Вы хотите, чтобы я написал то, что помню о вашем отце. Попробую. Но странно подумать, что прошло 43 года с того дня, когда в заснеженной деревушке Дача - заовражной окраине Мещовска - мы безнадежно обнялись в минуту его насильственного ухода в неизвестность. Время стояло суровое военная зима 42-го. Наше наступление, начавшееся в декабре 41-го под Москвой, остановилось. Его поступок - поездка в Москву на попутной выглядел бы в иных обстоятельствах простительно мальчишеским порывом. Но тогда обернулся беспощадно наказуемым своеволием - "дезертирством на двое суток". Я и сейчас слышу, как откидывались обеляющие слова "на двое суток" и оставалось только лишенное смысла гибельное слово "дезертирство". Все понимали, что это значит. И потому безнадежным было прощальное объятье. Не могу уже вспомнить, через кого и как он передал нам письмо, написанное плохо очиненным карандашом на листах бумажного срыва - семь страничек отчаяния, душевной чистоты и веры в дружбу. На тусклом конверте без марки было написано: "Данину, Мельману, Аграновичу, Григорьеву". Я приписал в нижнем правом углу конверта дату - "24 февраля 1942 г.

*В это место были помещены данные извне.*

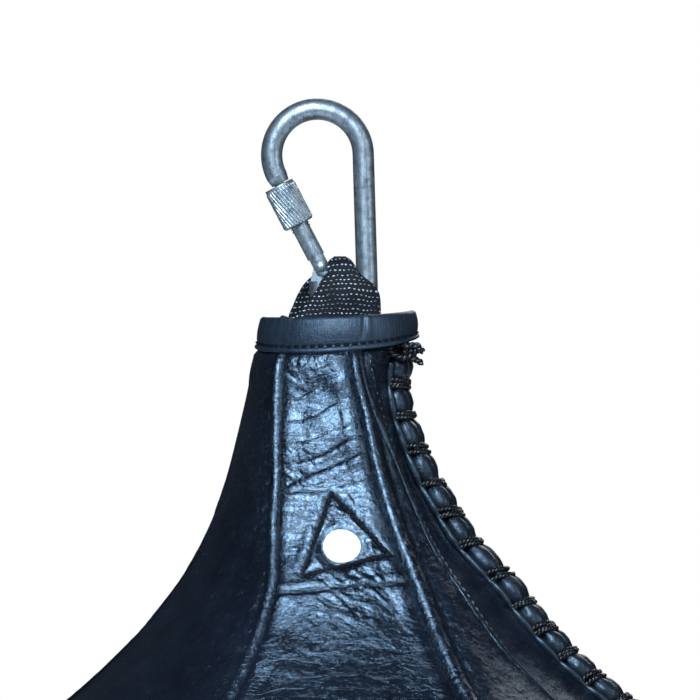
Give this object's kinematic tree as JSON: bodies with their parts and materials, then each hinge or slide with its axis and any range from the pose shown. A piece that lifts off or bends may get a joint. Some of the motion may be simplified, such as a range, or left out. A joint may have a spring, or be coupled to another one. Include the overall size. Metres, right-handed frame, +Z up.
{
  "type": "uppercut bag",
  "caption": "Stuffed leather teardrop punching bag with a laced seam, hung by black webbing from a screw-sleeve carabiner.",
  "frame": {"origin": "hang point: the inner top of the carabiner's large bow, where a hook or chain link bears", "axes": "+Z up along the hanging bag, +X towards the carabiner's spine and the laced seam, -Y front"},
  "size_m": [0.4, 0.4, 0.6305],
  "materials": {
    "zinc_steel": "bright zinc plate, lightly worn",
    "gate_steel": "bright zinc plate",
    "sleeve_steel": "knurled, bright zinc plate",
    "spring_steel": "plain wire",
    "webbing": "woven polyester with a ribbed face",
    "cap_rivet": "smooth white enamel",
    "collar_leather": "semi-gloss grain, folded edge",
    "shell_leather": "semi-gloss wrinkled grain",
    "lip_leather": "semi-gloss, stretched smooth",
    "lining_cloth": "plain weave",
    "core_cord": "twisted cotton",
    "lace_cord": "waxed, twisted, glossy",
    "filling": "packed textile scraps"
  },
  "bodies": {
    "carabiner": {"carabiner_body": "zinc_steel", "gate_rivet": "gate_steel"},
    "gate": {"gate_bar": "gate_steel", "latch_pin": "gate_steel", "gate_spring": "spring_steel", "spring_plunger": "spring_steel"},
    "sleeve": {"lock_sleeve": "sleeve_steel"},
    "bag": {"webbing_loop": "webbing", "strap_front": "webbing", "strap_back": "webbing", "anchor_cap_front": "cap_rivet", "anchor_cap_back": "cap_rivet", "anchor_washer_front": "spring_steel", "anchor_washer_back": "spring_steel", "collar_band": "collar_leather", "collar_lining": "lining_cloth", "lining": "lining_cloth", "facing_front": "shell_leather", "facing_back": "shell_leather", "lip_front": "lip_leather", "lip_back": "lip_leather", "lip_core_front": "core_cord", "lip_core_back": "core_cord", "lace": "lace_cord", "lace_knot": "lace_cord", "base_patch": "collar_leather", "filling": "filling", "gore_1": "shell_leather", "gore_2": "shell_leather", "gore_3": "shell_leather", "gore_4": "shell_leather", "gore_5": "shell_leather", "gore_6": "shell_leather"}
  },
  "joints": [
    {"name": "gate_pivot", "type": "hinge", "parent": "carabiner", "child": "gate", "pos_m": [0.0017, 0, -0.0649], "axis": [0, 1, 0], "range_deg": [0, 20], "stiffness_Nm_per_rad": 0.06, "springref_deg": -22.92},
    {"name": "sleeve_slide", "type": "slide", "parent": "gate", "child": "sleeve", "axis": [0.4633, 0, -0.8862], "range_m": [0, 0.0132]},
    {"name": "bag_swing", "type": "hinge", "parent": "carabiner", "child": "bag", "pos_m": [0.0115, 0, -0.0848], "axis": [1, 0, 0], "range_deg": [-25, 25]}
  ],
  "couplings": [
    {"joint": "sleeve_slide", "follows": "gate_pivot", "m_per_rad": 0.037242}
  ]
}
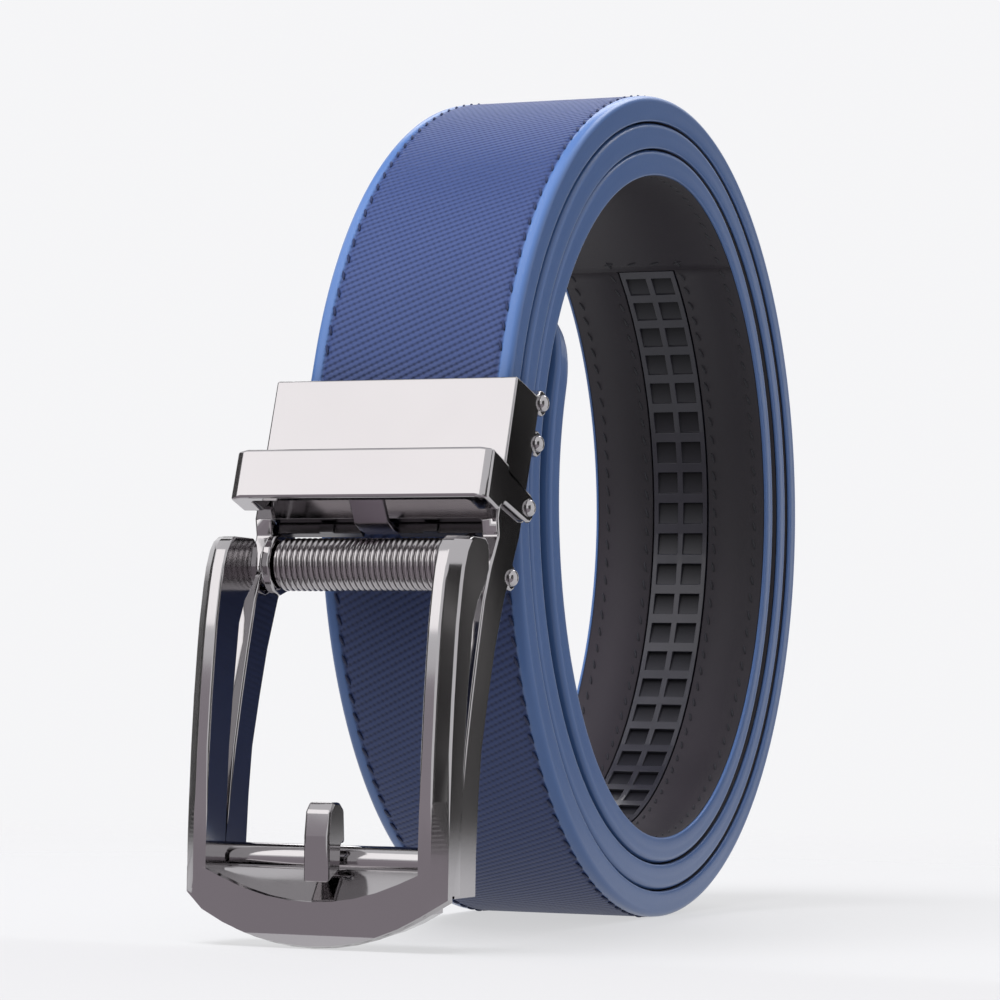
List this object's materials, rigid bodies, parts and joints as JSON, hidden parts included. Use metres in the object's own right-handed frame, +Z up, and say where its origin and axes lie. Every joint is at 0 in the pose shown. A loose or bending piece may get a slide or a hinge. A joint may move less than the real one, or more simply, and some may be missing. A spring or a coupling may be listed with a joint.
{
  "type": "ratchet belt",
  "caption": "Rolled-up leather ratchet belt with an open frame buckle, ribbed roller and release lever hanging at the front of the coil.",
  "frame": {"origin": "on the floor, under the middle of the coil and of the strap's width", "axes": "X across the strap's width, -Y towards the buckle, +Z up"},
  "size_m": [0.0456, 0.1862, 0.1447],
  "materials": {
    "strap_leather": "mid blue leather with an embossed diagonal grain and smooth painted edges",
    "strap_lining": "smooth charcoal lining",
    "track_plastic": "black with a low sheen",
    "buckle_metal": "polished gunmetal plating"
  },
  "bodies": {
    "belt": {"strap": "strap_leather", "strap_lining": "strap_lining", "ratchet_track": "track_plastic", "buckle_body": "buckle_metal", "clamp_jaw": "buckle_metal", "clamp_base_plate": "buckle_metal", "lever_pin": "buckle_metal", "pawl": "buckle_metal", "roller_pin": "buckle_metal", "rivet_upper_left": "buckle_metal", "rivet_upper_right": "buckle_metal", "rivet_middle_left": "buckle_metal", "rivet_middle_right": "buckle_metal", "rivet_lower_left": "buckle_metal", "rivet_lower_right": "buckle_metal", "prong_tip": "buckle_metal"},
    "lever": {"release_lever": "buckle_metal"},
    "roller": {"roller": "buckle_metal"}
  },
  "joints": [
    {"name": "lever_press", "type": "hinge", "parent": "belt", "child": "lever", "pos_m": [0, -0.07899, 0.06769], "axis": [1, 0, 0], "range_deg": [0, 6], "stiffness_Nm_per_rad": 0.05, "springref_deg": -5.73},
    {"name": "roller_spin", "type": "hinge", "parent": "belt", "child": "roller", "pos_m": [0, -0.0896, 0.05839], "axis": [1, 0, 0], "continuous": true}
  ]
}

Мещовск". Потом стал обводить синими чернилами по карандашным линиям текст, чтобы письмо в передрягах сохранилось и почерк уцелел. Но, как вижу сейчас, успел обвести лишь три с половиной странички. Что-то помешало, а что - не помню... Допускаю, что может быть он сунул мне это письмо в минуту прощанья, и потому нет нужды догадываться, через кого и как он его передал нам. Адресованное четверым, оно осталось у меня, очевидно, как у старшего (мне было тогда 28 лет, Нёме Мельману - 24, Жене Аграновичу и Григорьеву-Белецкому - около того)... Помню, я перечитывал это письмо после войны только однажды, когда мы с моей покойной женой - Софьей Дмитриевной Разумовской - ностальгически разбирали сохранившуюся переписку военных лет. В одной из шести трофейных немецких папочек "Зольдатен Брифе", изобретенной для подшивки писем, приходивших на фронт, я тогда нашел и Мишин выцветший конверт. Удивительно, что время его сберегло! А сейчас, как обещал Вам, нашел его во второй раз, снова перечитал, и снова - с перехваченным горлом... Но будет, наверное, правильно, если я приберегу текст того письма к концу этих коротких воспоминаний, которым невозможно придать разумной связности: время подвергает память эрозии и то, что исчезло, не восстановить, иначе оно не было бы исчезнувшим.
... Мы познакомились летом 1938-го в редакции "Литературной Газеты". Сретенка. Последний переулок (это не по счету, а просто он так назывался). Старый доходный дом по левой стороне, если идти к Трубной. Была просторная квартира в бельэтаже, перепланированная на комнаты-клетушки. Они шли по периметру квартиры, каждая отбирая для себя одно или два окна, а вместе вырезая из квартирной площади небольшой прямоугольный зал посредине, дневного света лишенный. Там всегда горела незапомнившаяся люстра, и настольная лампа освещала рабочее место молодого чуть рыжеватого человека в углу, у двери в клетушку отдела критики. Молодой человек тоже являл собою отдел - он был собственным заведующим и единственным сотрудником у самого себя. Короче - главенствовал над перепиской газеты с читателями и графоманами. Оттого-то меня, студента-физика, и привели к нему тем летом несчастливые обстоятельства жизни.